**Extracted records**

:::::

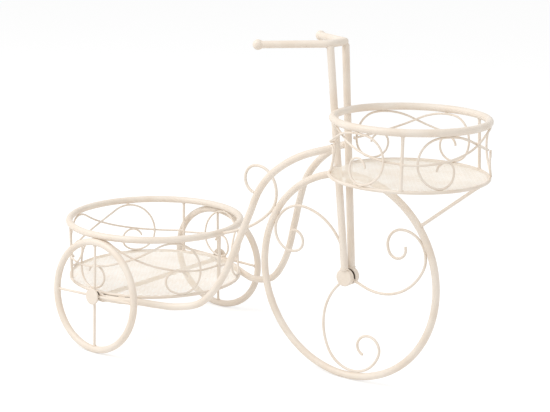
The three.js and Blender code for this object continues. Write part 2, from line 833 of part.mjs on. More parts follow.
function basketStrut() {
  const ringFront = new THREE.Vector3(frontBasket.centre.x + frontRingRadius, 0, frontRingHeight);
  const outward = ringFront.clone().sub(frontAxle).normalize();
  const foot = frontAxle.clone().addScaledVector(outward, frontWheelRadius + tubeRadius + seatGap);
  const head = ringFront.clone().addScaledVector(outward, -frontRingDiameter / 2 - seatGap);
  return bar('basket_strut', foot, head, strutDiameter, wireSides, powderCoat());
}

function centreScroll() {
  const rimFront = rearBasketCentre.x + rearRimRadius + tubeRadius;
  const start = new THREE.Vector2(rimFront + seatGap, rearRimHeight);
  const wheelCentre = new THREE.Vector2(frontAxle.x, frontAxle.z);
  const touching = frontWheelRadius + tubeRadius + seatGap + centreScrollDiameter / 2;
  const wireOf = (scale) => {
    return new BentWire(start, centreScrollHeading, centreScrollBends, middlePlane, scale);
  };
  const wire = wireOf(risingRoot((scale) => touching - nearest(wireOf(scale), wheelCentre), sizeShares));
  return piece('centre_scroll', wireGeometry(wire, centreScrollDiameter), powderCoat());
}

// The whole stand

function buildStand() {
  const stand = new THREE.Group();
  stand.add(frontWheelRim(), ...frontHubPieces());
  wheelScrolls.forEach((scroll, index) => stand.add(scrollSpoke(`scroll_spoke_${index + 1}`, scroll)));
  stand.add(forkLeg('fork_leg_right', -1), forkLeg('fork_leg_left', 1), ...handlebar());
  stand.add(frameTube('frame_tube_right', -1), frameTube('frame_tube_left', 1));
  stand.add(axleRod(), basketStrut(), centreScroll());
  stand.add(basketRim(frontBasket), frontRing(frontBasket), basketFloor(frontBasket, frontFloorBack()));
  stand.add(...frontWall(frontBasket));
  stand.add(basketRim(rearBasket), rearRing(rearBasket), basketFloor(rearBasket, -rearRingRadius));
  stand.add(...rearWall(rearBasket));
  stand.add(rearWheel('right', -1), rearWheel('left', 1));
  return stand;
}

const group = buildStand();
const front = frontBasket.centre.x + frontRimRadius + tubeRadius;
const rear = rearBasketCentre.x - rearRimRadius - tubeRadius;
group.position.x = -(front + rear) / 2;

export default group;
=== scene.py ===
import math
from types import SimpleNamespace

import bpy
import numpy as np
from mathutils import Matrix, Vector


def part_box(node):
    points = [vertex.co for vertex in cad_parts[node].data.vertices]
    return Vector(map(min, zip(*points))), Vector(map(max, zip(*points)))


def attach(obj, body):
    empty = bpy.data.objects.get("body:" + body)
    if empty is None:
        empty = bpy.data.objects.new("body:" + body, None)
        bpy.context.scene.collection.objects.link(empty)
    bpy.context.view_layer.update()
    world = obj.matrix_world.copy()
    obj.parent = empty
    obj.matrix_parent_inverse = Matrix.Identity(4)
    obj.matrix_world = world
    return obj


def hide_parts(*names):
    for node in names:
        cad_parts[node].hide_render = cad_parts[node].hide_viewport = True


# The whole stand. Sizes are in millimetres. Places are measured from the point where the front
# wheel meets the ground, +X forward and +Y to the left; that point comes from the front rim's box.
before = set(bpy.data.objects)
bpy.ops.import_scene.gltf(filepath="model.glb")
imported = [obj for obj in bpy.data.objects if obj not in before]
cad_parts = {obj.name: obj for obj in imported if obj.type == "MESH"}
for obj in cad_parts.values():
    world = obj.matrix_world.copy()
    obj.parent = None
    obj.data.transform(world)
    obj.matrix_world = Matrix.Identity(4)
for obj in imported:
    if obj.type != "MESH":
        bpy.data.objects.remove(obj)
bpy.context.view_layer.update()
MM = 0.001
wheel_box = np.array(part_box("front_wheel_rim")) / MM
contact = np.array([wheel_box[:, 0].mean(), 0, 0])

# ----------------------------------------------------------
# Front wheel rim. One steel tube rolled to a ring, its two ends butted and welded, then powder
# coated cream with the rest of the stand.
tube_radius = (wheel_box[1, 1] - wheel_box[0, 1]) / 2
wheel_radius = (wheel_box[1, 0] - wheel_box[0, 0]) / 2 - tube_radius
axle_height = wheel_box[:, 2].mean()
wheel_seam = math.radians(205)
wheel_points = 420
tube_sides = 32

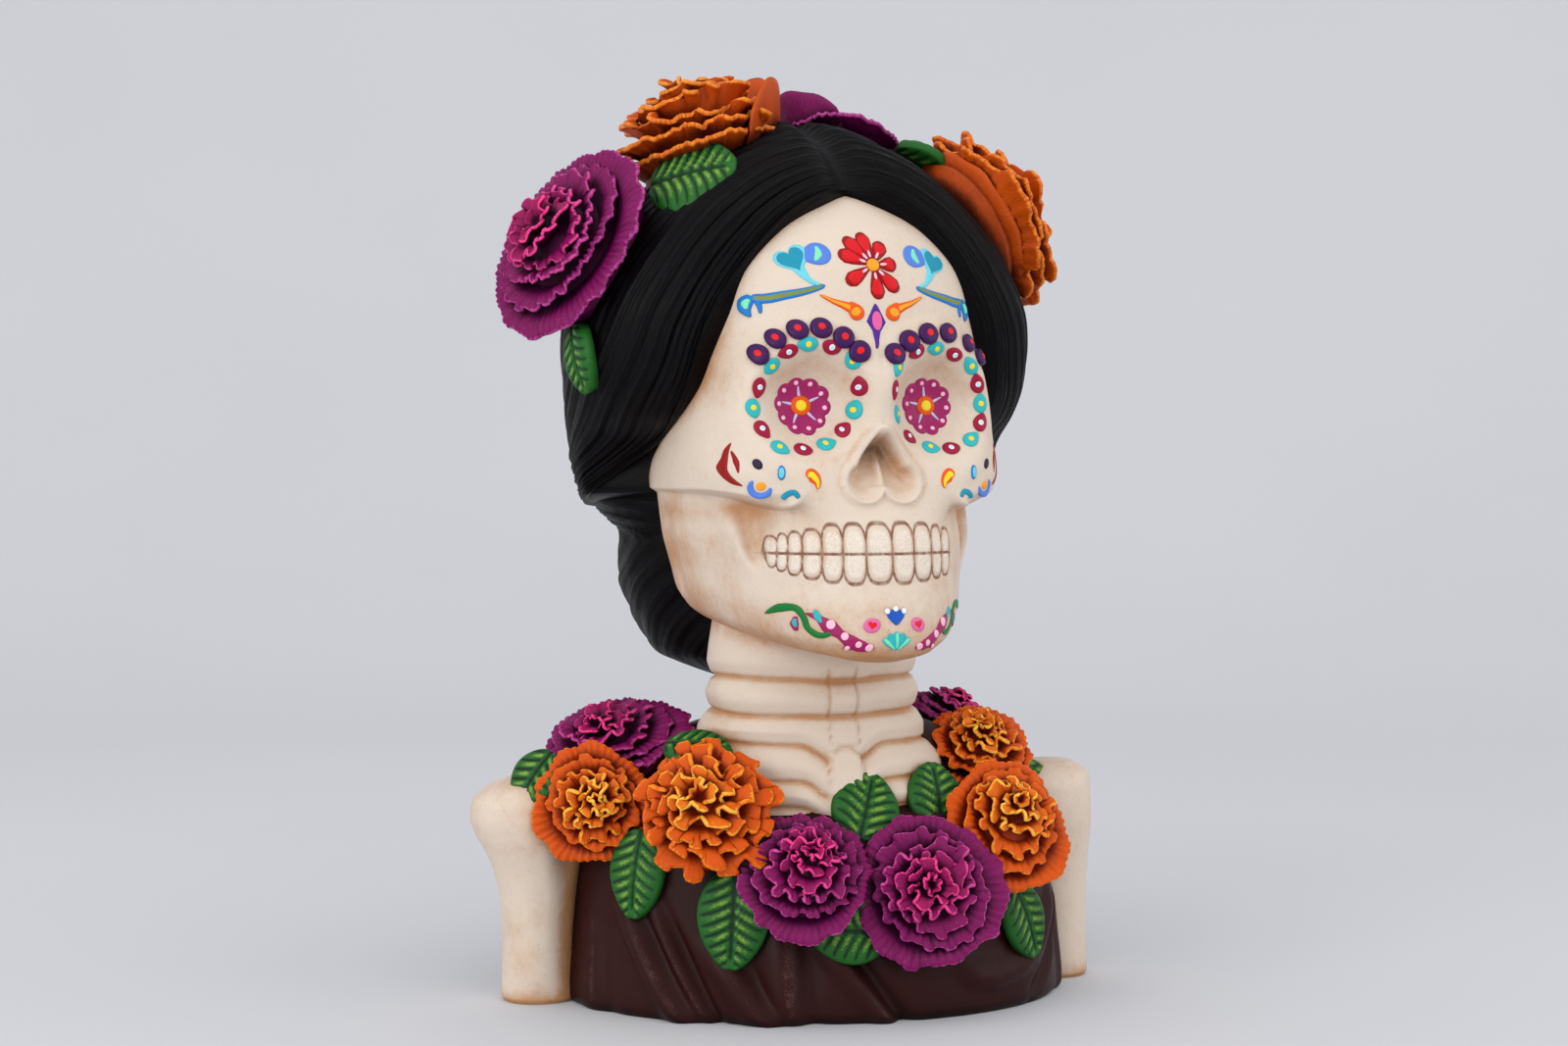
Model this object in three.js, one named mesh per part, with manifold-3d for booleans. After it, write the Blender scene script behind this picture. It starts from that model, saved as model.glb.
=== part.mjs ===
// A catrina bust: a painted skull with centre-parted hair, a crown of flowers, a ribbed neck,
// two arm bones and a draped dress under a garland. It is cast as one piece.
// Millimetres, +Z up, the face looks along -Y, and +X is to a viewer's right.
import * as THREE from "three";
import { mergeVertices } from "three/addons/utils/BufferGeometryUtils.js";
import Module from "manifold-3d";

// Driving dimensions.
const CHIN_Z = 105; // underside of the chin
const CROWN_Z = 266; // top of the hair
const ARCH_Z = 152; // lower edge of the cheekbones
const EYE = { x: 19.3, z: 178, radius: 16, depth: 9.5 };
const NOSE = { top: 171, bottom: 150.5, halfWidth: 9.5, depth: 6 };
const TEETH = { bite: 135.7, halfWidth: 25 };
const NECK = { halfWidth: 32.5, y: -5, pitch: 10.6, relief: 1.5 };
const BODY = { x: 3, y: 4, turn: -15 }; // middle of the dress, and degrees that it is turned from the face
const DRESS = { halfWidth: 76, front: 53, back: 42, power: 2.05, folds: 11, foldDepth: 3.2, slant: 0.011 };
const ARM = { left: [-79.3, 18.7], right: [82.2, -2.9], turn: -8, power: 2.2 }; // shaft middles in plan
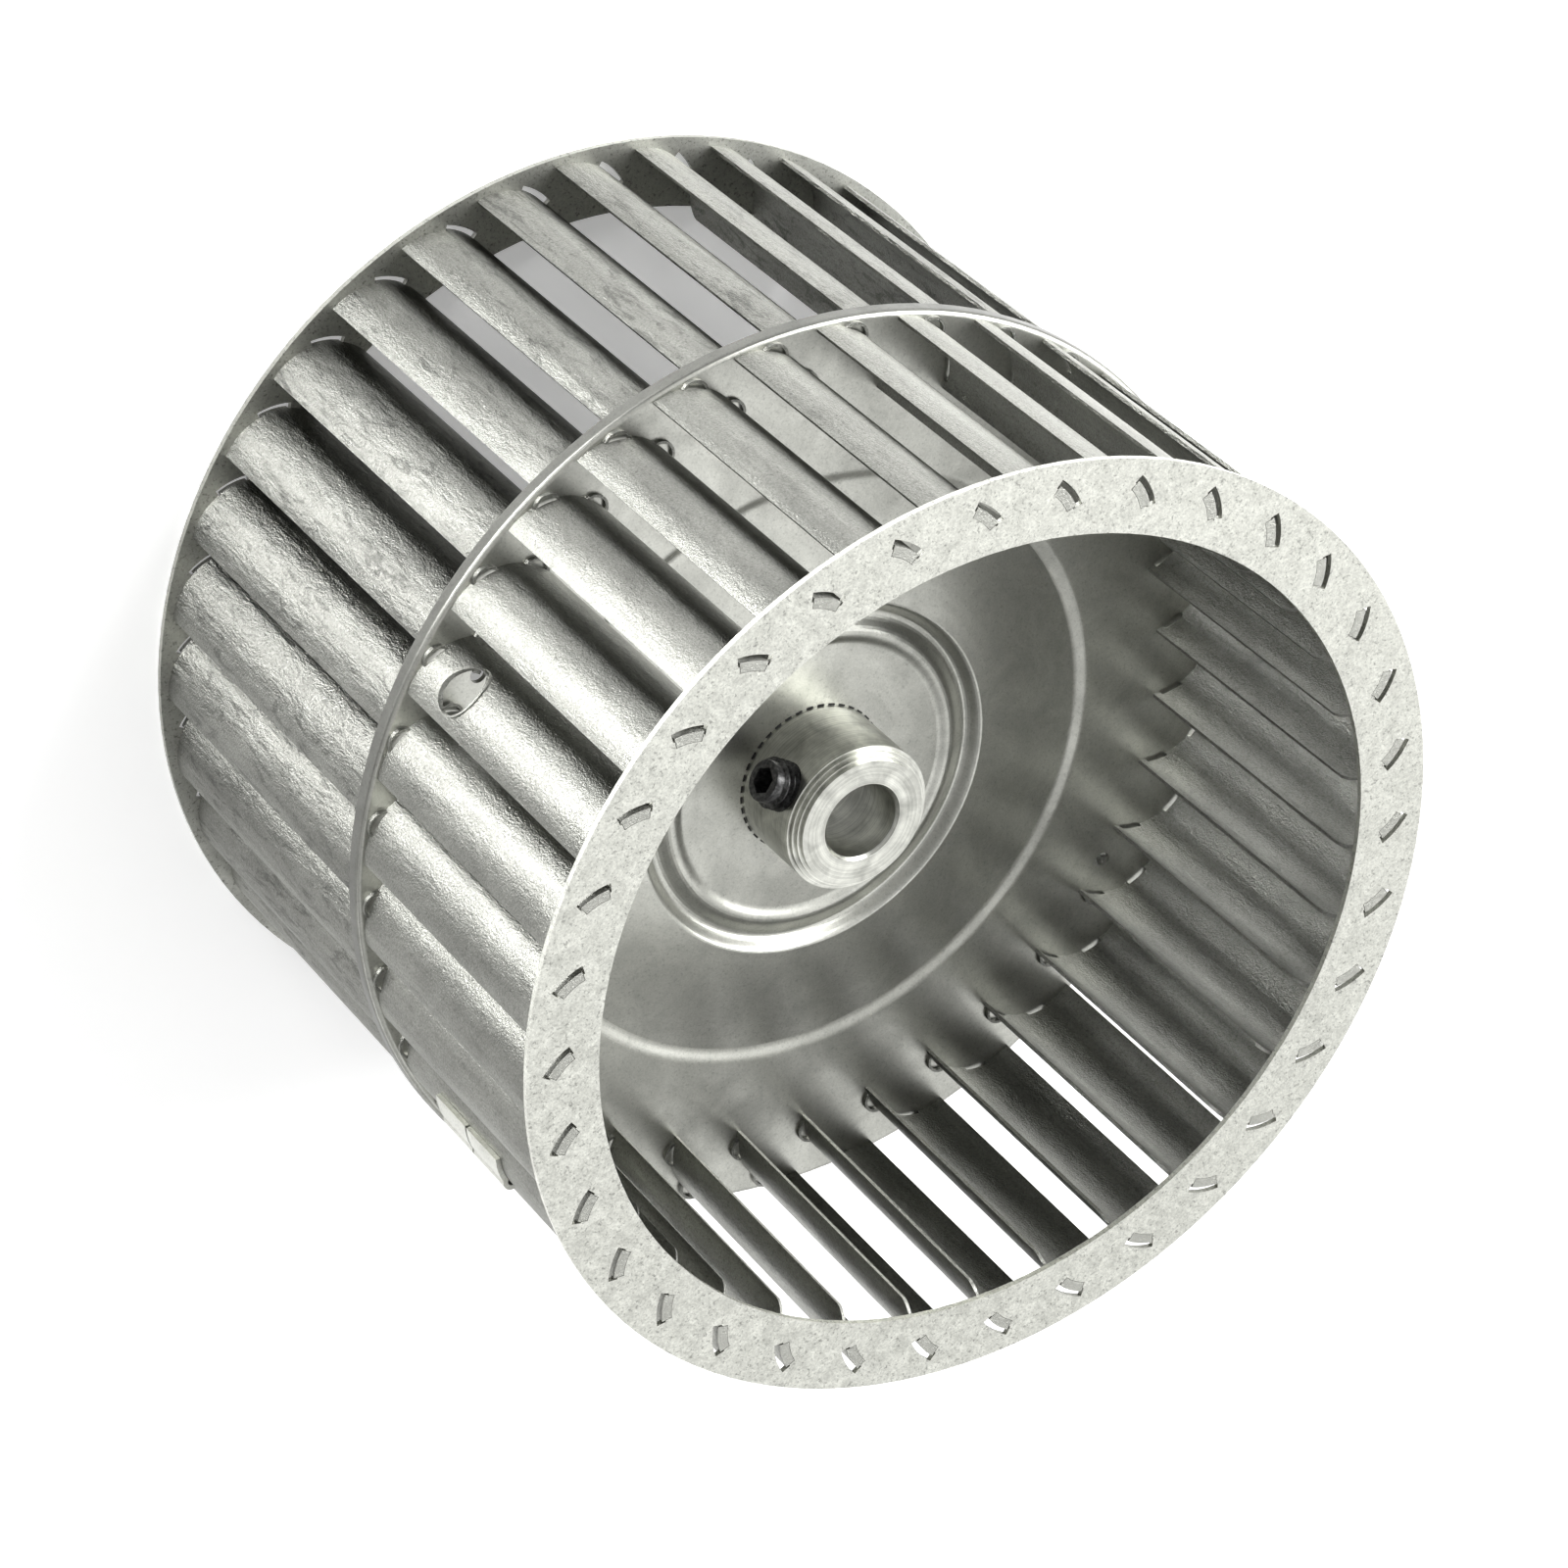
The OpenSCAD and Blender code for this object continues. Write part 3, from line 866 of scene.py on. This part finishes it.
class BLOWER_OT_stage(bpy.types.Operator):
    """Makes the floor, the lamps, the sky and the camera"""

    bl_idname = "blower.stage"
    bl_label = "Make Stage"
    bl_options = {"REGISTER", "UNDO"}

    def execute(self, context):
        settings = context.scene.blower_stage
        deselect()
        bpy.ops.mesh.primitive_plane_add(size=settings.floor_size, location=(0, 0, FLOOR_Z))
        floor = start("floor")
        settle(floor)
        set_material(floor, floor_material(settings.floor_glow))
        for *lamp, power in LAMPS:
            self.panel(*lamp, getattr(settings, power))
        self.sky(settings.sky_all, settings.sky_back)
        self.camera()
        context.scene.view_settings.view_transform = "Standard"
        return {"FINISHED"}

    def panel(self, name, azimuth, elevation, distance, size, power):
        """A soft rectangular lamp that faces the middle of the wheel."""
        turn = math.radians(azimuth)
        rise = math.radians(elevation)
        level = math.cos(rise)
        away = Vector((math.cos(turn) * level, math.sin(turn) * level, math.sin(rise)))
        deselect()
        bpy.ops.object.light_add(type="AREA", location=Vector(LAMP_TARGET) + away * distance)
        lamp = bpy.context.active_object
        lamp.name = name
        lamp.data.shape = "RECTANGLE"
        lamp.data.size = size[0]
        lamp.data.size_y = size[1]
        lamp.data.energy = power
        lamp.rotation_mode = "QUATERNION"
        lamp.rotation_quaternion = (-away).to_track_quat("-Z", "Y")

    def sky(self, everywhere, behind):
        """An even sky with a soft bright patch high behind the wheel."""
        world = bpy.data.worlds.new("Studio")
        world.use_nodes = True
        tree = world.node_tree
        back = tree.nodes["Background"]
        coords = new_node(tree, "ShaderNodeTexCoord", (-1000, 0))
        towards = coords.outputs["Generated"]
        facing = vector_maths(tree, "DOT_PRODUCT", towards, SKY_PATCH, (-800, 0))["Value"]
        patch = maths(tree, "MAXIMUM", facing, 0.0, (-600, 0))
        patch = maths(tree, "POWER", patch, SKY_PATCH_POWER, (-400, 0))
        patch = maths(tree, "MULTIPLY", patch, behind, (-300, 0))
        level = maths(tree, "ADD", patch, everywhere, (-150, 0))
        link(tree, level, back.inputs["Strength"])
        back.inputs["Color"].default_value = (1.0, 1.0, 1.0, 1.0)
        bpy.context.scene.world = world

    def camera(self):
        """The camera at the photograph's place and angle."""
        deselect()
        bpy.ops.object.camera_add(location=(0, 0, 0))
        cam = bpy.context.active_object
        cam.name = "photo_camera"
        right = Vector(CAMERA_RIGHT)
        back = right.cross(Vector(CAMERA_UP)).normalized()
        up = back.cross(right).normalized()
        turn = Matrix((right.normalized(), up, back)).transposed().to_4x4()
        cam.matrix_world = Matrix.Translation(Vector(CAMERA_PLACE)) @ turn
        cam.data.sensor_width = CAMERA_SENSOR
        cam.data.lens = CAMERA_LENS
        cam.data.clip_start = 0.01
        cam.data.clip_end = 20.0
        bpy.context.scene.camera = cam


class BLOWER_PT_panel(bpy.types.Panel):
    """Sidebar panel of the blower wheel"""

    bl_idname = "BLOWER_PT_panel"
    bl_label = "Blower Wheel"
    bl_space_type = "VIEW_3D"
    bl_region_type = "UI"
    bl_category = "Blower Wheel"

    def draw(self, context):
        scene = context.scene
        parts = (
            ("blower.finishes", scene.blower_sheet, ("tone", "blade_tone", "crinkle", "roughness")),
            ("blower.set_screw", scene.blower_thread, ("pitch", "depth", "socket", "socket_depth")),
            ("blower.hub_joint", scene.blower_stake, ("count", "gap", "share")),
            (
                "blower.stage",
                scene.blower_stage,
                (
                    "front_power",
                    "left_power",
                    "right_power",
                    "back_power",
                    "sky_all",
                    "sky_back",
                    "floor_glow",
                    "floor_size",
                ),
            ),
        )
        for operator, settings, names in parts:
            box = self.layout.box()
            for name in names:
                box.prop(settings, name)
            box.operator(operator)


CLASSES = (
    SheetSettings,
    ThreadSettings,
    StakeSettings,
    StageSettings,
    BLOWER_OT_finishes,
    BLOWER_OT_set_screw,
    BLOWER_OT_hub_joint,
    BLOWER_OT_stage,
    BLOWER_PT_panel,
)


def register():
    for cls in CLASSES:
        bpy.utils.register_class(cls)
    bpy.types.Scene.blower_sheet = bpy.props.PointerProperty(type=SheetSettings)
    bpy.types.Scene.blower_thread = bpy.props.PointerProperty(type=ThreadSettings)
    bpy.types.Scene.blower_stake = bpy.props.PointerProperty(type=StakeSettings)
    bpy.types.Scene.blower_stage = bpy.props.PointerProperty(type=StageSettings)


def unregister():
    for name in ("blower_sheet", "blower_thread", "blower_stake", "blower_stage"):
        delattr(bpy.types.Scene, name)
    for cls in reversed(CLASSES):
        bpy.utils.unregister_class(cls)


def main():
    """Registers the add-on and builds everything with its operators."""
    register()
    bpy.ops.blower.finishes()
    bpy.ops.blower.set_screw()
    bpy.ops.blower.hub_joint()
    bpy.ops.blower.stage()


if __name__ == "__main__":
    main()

:::::

**Stated goal**
Output exactly the lines running from the line containing "const group = buildStand();" through the line containing "obj.matrix_world = Matrix.Identity(4)", and only those lines.

**Task solution**
const group = buildStand();
const front = frontBasket.centre.x + frontRimRadius + tubeRadius;
const rear = rearBasketCentre.x - rearRimRadius - tubeRadius;
group.position.x = -(front + rear) / 2;

export default group;
=== scene.py ===
import math
from types import SimpleNamespace

import bpy
import numpy as np
from mathutils import Matrix, Vector


def part_box(node):
    points = [vertex.co for vertex in cad_parts[node].data.vertices]
    return Vector(map(min, zip(*points))), Vector(map(max, zip(*points)))


def attach(obj, body):
    empty = bpy.data.objects.get("body:" + body)
    if empty is None:
        empty = bpy.data.objects.new("body:" + body, None)
        bpy.context.scene.collection.objects.link(empty)
    bpy.context.view_layer.update()
    world = obj.matrix_world.copy()
    obj.parent = empty
    obj.matrix_parent_inverse = Matrix.Identity(4)
    obj.matrix_world = world
    return obj


def hide_parts(*names):
    for node in names:
        cad_parts[node].hide_render = cad_parts[node].hide_viewport = True


# The whole stand. Sizes are in millimetres. Places are measured from the point where the front
# wheel meets the ground, +X forward and +Y to the left; that point comes from the front rim's box.
before = set(bpy.data.objects)
bpy.ops.import_scene.gltf(filepath="model.glb")
imported = [obj for obj in bpy.data.objects if obj not in before]
cad_parts = {obj.name: obj for obj in imported if obj.type == "MESH"}
for obj in cad_parts.values():
    world = obj.matrix_world.copy()
    obj.parent = None
    obj.data.transform(world)
    obj.matrix_world = Matrix.Identity(4)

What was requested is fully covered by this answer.